This site is intended for health professionals only


GP burnout expert claims complaints process ‘kills doctors’

A GP expert in burnout has called for more support for doctors facing a patient complaint, claiming ‘complaints kill doctors’. 

Professor Clare Gerada, medical director for the NHS GP Health Service, called on the GMC to draw up a charter on how patient complaints are managed from ‘the doctor and nurse end’.

Her comments came at a King’s Fund event, attended by GMC chief executive Charlie Massey, on the implications of the Dr Hadiza Bawa-Garba case, which saw the junior doctor struck off the medical register following a controversial High Court ruling earlier this year.

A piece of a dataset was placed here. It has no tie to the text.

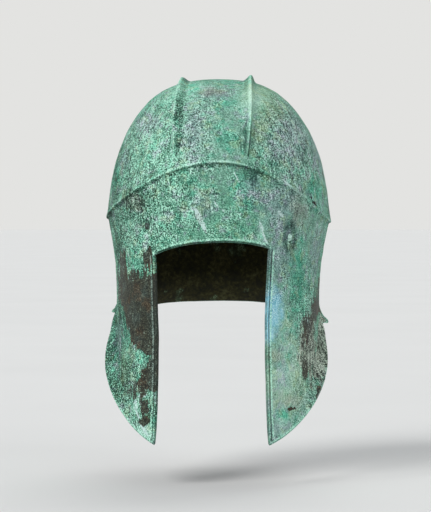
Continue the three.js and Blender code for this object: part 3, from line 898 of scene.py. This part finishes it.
def build_face(fine):
    """One face of the sheet, without thickness or relief, with the loop of its open edge.

    For that loop it also gives the place of each point, where a whole number is a corner, and the
    point inward of each.
    """
    sheet = SheetMesh()
    loop, where = add_dome(sheet, fine)
    under = add_lip(sheet, loop, where)
    side = side_runs(fine)
    ring, wall = add_wall(sheet, fine, side)
    sheet.zip_rows(np.append(under, under[0]), np.append(where, where[0] + 2 * math.pi), wall[0], ring)

    left, right = [add_lower_half(sheet, fine, side, left) for left in (True, False)]
    right[:, -1] = left[:, -1]
    lower = np.concatenate([right, left[:, -2::-1]], 1)[:, ::-1]
    count = len(side)
    upper = np.concatenate([wall[-1, -count:], wall[-1, 1:count]])
    sheet.quads(np.concatenate([upper[None], lower]))

    # LOWER_EDGE is the number of the third of these edges, counted from 0
    brow = slice(count - 1, len(ring) - count + 1)
    brow_row = wall[-1, brow]
    down = np.append(brow_row[-1], lower[:, 0])
    up = np.append(lower[::-1, -1], brow_row[0])
    edges = [brow_row, down, lower[-1], up]
    open_edge = np.concatenate([e[:-1] for e in edges])
    open_at = np.concatenate([k + np.linspace(0, 1, len(e))[:-1] for k, e in enumerate(edges)])
    edge_points = np.concatenate([brow_row, lower[:, 0], lower[:, -1], lower[-1]])
    next_to_edge = np.concatenate([wall[-2, brow], lower[:, 1], lower[:, -2], lower[-2]])
    inward = dict(zip(edge_points.tolist(), next_to_edge.tolist()))
    return sheet, open_edge, open_at, inward


def waves(points, sizes, seed):
    """Smooth unevenness: the sum of some waves of noise at each point."""
    total = np.zeros(len(points))
    x, y, z = WAVE_SHIFT
    for k, (length, depth) in enumerate(sizes):
        shift = Vector((seed * x, k * y, seed * z))
        total += depth * np.array([noise.noise(Vector(p) / length + shift) for p in points])
    return total


def patch_field(points, normals, patches):
    """1 at the middle of a patch, a half at its edge and 0 at twice that distance."""
    field = np.zeros(len(points))
    for side, places in patches.items():
        right, above, facing = np.array(SEEN_FROM[side], float)
        seen = smooth(share(normals @ facing, *SEEN_FADE))
        for across, up, half_width, half_height in places:
            gap = np.hypot((points @ right - across) / half_width, (points @ above - up) / half_height)
            field = np.maximum(field, np.maximum(0, 1 - gap / 2) * seen)
    return field


def band_field(points):
    """The same for the bare bands down the front."""
    x, y, z = points.T
    field = np.zeros(len(points))
    for band in BARE_BANDS:
        up, start, end = zip(*reversed(band))
        beside = np.minimum(x - np.interp(z, up, start), np.interp(z, up, end) - x)
        above = np.minimum(z - up[0], up[-1] - z)
        room = np.minimum(beside / BAND_SOFTNESS, above / BAND_END_SOFTNESS)
        field = np.maximum(field, np.clip(0.5 + room / 2, 0, 1))
    return field * (1 - smooth(share(y, *BAND_BACK)))


def helmet_mesh():
    outer, outer_edge, outer_at, inward = build_face(FINE)
    inner, inner_edge, inner_at, _ = build_face(COARSE)

    base = outer.all_points()
    normal = outer.normals()
    hammer = waves(base, HAMMER_WAVES, HAMMER_SEED)
    recess = sum(rivet.recess_field(base) for rivet in RIVETS.values())
    crust = waves(base, CRUST_WAVES, CRUST_SEED)
    lift = outer.value("raise_by") + hammer + crust - RECESS_DEPTH * recess
    outside = base + normal * lift[:, None]

    inner_base = inner.all_points()
    inner_normal = inner.normals()
    hollow = np.maximum(0, inner.value("crest") * RIDGE_HOLLOW_SHARE - RIDGE_HOLLOW_NARROW)
    inner_crust = waves(inner_base, CRUST_WAVES, INNER_CRUST_SEED) * INNER_CRUST_SHARE
    sink = waves(inner_base, HAMMER_WAVES, HAMMER_SEED) + inner_crust + hollow
    inside = inner_base + inner_normal * (sink - SHEET)[:, None]

    whole = SheetMesh()
    paint = {n: patch_field(outside, normal, patches) for n, patches in PATCHES.items()}
    paint["hollow"] = RECESS_RING_DARK * recess * (1 - recess) + recess * RECESS_DARK
    paint["bare"] = np.maximum(paint["bare"], band_field(outside))
    whole.add(outside, inside=0, **paint, **{n: outer.value(n) for n in FORM_VALUES})
    whole.faces += outer.faces
    first = whole.count
    whole.add(inside, inside=1)
    whole.faces += [[i + first for i in reversed(face)] for face in inner.faces]

    near = outside[outer_edge]
    far = (base + normal * (hammer - SHEET)[:, None])[outer_edge]
    back = base[[inward[int(i)] for i in outer_edge]]
    away = unit(base[outer_edge] - back)
    middle = (near + far) / 2
    radius = np.linalg.norm(near - far, axis=1, keepdims=True) / 2
    rows = [outer_edge]
    edge_paint = {n: value[outer_edge] for n, value in paint.items()}
    # Painted highlight on the rounding of the lower edge, painted shade on that of the face opening
    edge_light = np.where(outer_at // 1 == LOWER_EDGE, BORDER_EDGE_HIGHLIGHT, OPENING_EDGE_SHADE)
    for turn in ROUND_TURNS:
        bend = math.radians(turn)
        ring = middle + (near - far) / 2 * math.cos(bend) + away * radius * math.sin(bend) * ROUND_PROUD
        rows.append(whole.add(ring, inside=bend / math.pi, lines=edge_light, **edge_paint))
    closed = [np.append(row, row[0]) for row in rows]
    whole.quads(np.stack(closed)[:, ::-1][::-1])
    whole.zip_rows(closed[-1], np.append(outer_at, 4), np.append(inner_edge, inner_edge[0]) + first,
                   np.append(inner_at, 4))
    return whole


def make_piece(name, sheet, material, values=()):
    mesh = bpy.data.meshes.new(name)
    mesh.from_pydata((sheet.all_points() * MM).tolist(), [], sheet.faces)
    for value in values:
        layer = mesh.attributes.new(value, "FLOAT", "POINT")
        layer.data.foreach_set("value", sheet.value(value).astype(np.float32))
    mesh.shade_smooth()
    mesh.materials.append(material)
    piece = bpy.data.objects.new(name, mesh)
    bpy.context.scene.collection.objects.link(piece)
    return piece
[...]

Professor Gerada, who is also an ex-chair of the RCGP, said: ‘Certainly, for serious complaints – as in this complaint – the complainant is left out to dry, isolated from their trust and receives no support and there is no code of conduct.

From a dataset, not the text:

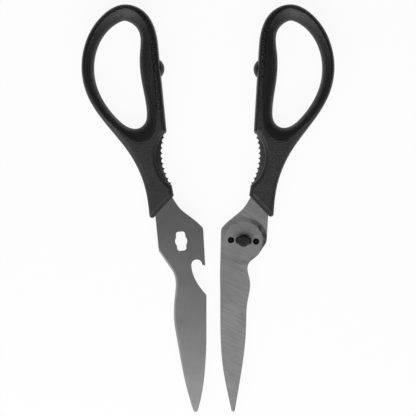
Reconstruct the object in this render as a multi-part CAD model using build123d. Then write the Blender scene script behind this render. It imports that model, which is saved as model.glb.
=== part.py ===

‘I need a charter that also incorporates how a complaint is managed, at the other end, the doctor and nurse end, because actually complaints kill doctors and they can kill nurses as well.’

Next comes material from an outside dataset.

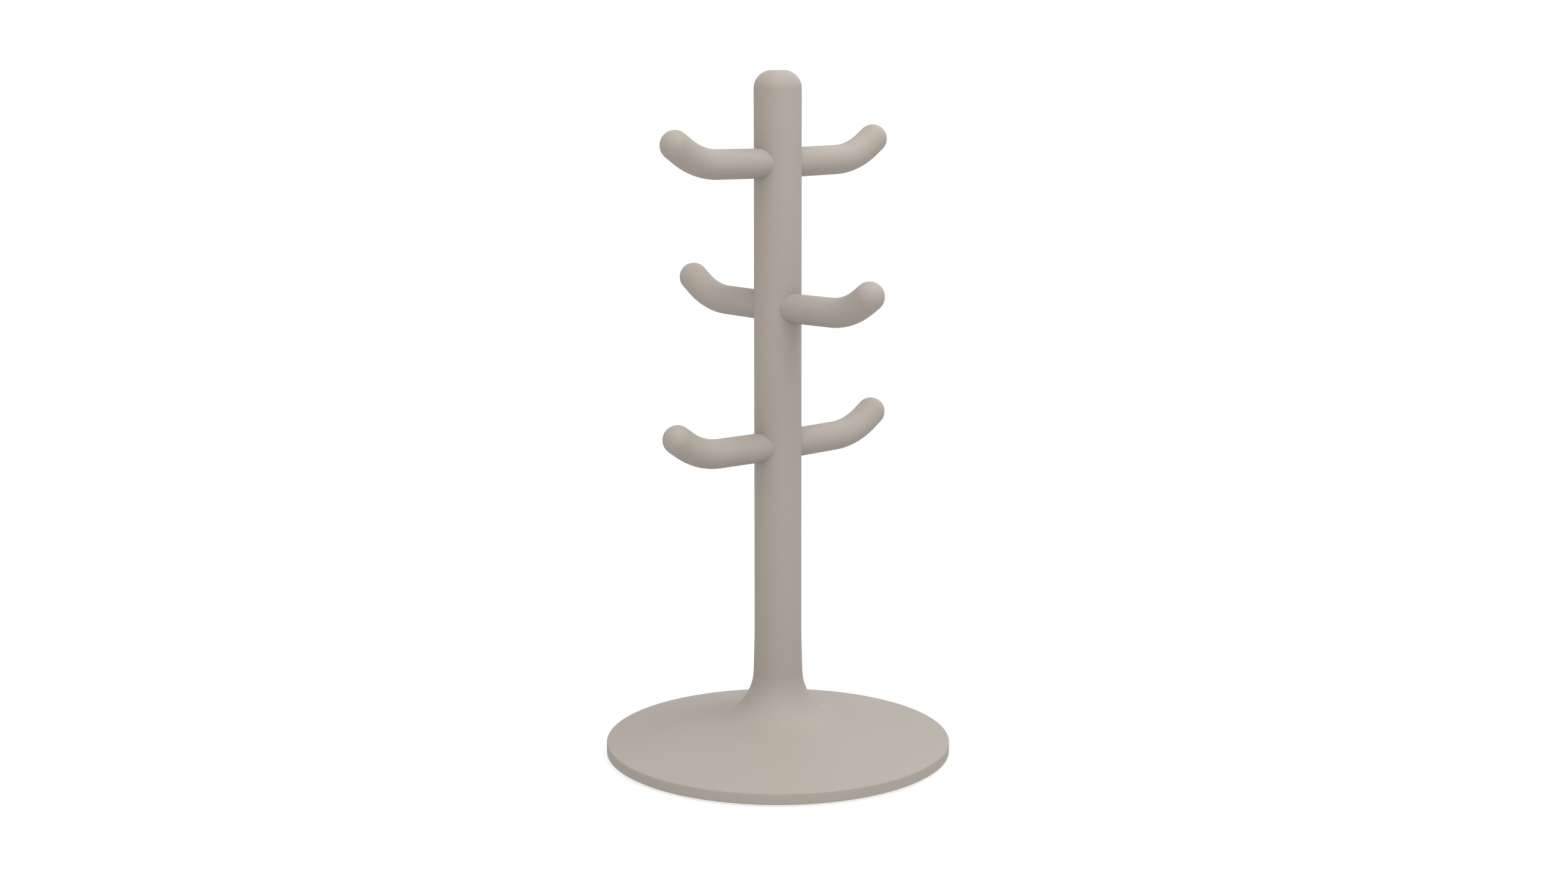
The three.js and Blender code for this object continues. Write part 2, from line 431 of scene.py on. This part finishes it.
thread = {
    "rootHalf": 0.46,  # half the ridge's width at its root and at its crest, as shares of the pitch
    "crestHalf": 0.07,
    "sink": 0.1,  # how far the ridge reaches into what it stands on
    "steps": 48,  # to one turn
}


def makeThread(name, root, crest, bottom, top, pitch):  # the ridge of a thread, from root to crest
    ridge = drawOutline(name, closed([
        (root, bottom - thread["rootHalf"] * pitch),
        (crest, bottom - thread["crestHalf"] * pitch),
        (crest, bottom + thread["crestHalf"] * pitch),
        (root, bottom + thread["rootHalf"] * pitch),
    ]))
    bpy.ops.object.mode_set(mode="OBJECT")
    settle(ridge)
    closeUp(ridge)
    turnHelix(ridge, (top - bottom) / pitch, pitch, thread["steps"])
    return ridge


knurl = {
    "flat": (0.35, 0.65),  # the crest of a tooth, as shares of the way to the next
    "turn": 0.1,  # of a tooth, which keeps the grooves clear of the seams of turned pieces
}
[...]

But Professor Gerada said that doctors are working in a ‘climate of fear because patients are encouraged to complain’, adding that there is a code of conduct for dealing with patient complaints, but that the ‘complainant is usually left out to dry’.

A GMC spokesperson said: ‘We know investigations into fitness to practice complaints can be distressing for doctors, and we share a desire for complaints to be resolved as quickly as possible, and with as little stress as possible for all concerned.’

They said that a ‘wide range of reforms’ have been implemented, adding that they have improved the way they write to doctors ensuring communication is ‘clear and sensitive in tone’, and ‘remain committed to continuing to improve the way we handle complaints’.

Last week Pulse revealed that more than one quarter of black and minority ethnic GPs experience discrimination from patients at least monthly, with one GP explaining that patients ‘show dissatisfaction from the outset’ leading to ‘erroneous’ complaints about their competency.